Problem description> Seek out every line containing the word "materials", and copy each.

Supplied material>
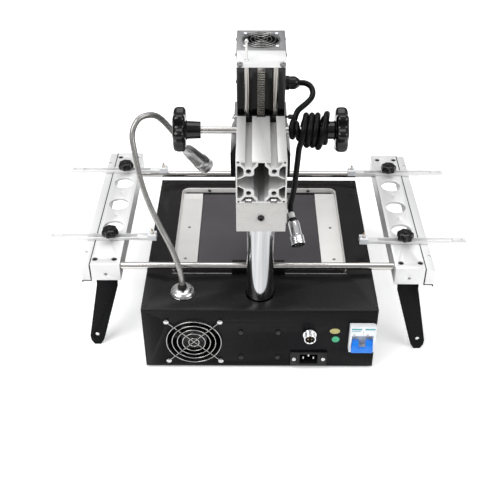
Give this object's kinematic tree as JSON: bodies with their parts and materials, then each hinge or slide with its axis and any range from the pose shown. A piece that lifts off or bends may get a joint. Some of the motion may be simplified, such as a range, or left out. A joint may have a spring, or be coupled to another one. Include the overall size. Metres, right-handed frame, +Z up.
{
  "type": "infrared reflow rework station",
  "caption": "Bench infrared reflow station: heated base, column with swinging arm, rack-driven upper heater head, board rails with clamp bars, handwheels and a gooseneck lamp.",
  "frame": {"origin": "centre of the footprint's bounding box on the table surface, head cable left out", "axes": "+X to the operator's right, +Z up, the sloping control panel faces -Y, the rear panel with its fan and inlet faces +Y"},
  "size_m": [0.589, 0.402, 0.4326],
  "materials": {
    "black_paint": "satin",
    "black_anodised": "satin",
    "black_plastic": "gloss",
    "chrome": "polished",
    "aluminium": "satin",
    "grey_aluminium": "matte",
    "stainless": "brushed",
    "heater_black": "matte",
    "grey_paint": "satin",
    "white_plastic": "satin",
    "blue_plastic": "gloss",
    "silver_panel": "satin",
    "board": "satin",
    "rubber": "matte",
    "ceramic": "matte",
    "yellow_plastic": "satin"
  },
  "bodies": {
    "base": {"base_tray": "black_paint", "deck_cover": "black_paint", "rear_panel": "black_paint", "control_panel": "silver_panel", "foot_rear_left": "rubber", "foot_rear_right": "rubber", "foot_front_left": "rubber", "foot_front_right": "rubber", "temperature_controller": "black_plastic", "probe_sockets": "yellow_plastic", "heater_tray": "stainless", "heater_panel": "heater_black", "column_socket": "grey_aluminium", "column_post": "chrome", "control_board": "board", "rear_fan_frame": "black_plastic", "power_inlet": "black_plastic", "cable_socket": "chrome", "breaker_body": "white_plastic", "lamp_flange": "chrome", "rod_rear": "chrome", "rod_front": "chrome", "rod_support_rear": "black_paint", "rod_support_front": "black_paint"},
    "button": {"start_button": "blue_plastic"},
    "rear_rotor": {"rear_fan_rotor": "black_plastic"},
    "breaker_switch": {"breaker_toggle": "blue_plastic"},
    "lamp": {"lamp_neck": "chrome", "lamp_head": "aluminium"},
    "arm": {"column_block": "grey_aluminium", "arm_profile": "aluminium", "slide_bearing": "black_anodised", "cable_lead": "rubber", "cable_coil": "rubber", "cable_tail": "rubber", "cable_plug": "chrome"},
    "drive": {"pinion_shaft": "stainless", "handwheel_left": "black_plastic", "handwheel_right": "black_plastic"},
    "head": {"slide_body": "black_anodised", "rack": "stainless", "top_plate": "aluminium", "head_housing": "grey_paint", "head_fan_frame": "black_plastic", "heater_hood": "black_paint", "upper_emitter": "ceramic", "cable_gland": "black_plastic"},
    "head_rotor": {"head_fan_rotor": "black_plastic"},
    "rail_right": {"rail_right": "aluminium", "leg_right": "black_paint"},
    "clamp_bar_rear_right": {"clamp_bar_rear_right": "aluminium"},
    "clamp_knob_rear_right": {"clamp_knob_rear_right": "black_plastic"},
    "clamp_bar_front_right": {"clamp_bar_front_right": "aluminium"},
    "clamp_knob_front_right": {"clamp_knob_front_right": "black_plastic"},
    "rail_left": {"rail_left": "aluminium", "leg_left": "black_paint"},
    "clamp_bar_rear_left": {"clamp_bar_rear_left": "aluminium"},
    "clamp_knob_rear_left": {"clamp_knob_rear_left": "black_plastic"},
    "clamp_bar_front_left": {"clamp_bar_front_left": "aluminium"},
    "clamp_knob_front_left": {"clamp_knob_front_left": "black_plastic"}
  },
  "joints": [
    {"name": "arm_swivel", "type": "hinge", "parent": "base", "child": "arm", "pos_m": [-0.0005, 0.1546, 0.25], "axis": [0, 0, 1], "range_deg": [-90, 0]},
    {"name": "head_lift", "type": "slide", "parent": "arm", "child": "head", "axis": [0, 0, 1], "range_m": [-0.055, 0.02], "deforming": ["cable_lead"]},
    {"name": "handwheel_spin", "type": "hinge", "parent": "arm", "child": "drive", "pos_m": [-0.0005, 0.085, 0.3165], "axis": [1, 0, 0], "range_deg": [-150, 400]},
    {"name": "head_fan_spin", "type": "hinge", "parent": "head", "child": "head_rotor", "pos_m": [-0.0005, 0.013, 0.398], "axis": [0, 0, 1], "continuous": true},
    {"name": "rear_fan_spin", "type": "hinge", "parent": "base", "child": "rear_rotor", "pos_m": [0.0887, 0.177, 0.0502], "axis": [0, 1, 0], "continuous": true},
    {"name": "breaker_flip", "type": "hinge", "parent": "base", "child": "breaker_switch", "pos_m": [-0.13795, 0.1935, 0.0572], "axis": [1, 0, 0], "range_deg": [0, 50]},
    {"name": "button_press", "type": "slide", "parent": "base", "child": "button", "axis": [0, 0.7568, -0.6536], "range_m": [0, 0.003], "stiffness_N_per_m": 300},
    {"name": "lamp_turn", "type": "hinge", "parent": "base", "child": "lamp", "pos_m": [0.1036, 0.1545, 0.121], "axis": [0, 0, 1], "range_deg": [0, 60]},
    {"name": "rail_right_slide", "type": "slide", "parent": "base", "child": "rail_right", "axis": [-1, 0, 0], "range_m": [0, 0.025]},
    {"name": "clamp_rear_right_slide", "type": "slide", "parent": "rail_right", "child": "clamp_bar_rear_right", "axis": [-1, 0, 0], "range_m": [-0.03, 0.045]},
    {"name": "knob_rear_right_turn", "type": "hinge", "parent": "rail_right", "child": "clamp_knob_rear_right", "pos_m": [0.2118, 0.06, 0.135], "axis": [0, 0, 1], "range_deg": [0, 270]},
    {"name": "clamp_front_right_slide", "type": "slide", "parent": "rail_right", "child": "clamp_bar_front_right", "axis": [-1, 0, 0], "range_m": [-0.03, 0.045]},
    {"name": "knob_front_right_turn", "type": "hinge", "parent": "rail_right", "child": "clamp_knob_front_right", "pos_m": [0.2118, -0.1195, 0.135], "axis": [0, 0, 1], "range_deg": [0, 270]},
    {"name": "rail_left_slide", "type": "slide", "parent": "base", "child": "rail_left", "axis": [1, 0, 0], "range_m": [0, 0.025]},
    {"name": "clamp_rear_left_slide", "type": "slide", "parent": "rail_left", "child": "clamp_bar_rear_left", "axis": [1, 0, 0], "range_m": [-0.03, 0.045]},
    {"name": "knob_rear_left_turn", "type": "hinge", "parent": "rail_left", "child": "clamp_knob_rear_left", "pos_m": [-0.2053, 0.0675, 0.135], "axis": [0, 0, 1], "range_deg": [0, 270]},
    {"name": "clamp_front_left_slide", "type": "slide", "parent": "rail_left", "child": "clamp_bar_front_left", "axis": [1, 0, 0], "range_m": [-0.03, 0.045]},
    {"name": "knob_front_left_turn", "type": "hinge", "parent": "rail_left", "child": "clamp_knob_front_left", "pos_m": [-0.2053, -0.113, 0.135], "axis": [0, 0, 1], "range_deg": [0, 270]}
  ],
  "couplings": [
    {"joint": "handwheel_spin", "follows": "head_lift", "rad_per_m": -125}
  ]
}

Solution to this problem>
Give this object's kinematic tree as JSON: bodies with their parts and materials, then each hinge or slide with its axis and any range from the pose shown. A piece that lifts off or bends may get a joint. Some of the motion may be simplified, such as a range, or left out. A joint may have a spring, or be coupled to another one. Include the overall size. Metres, right-handed frame, +Z up.
  "materials": {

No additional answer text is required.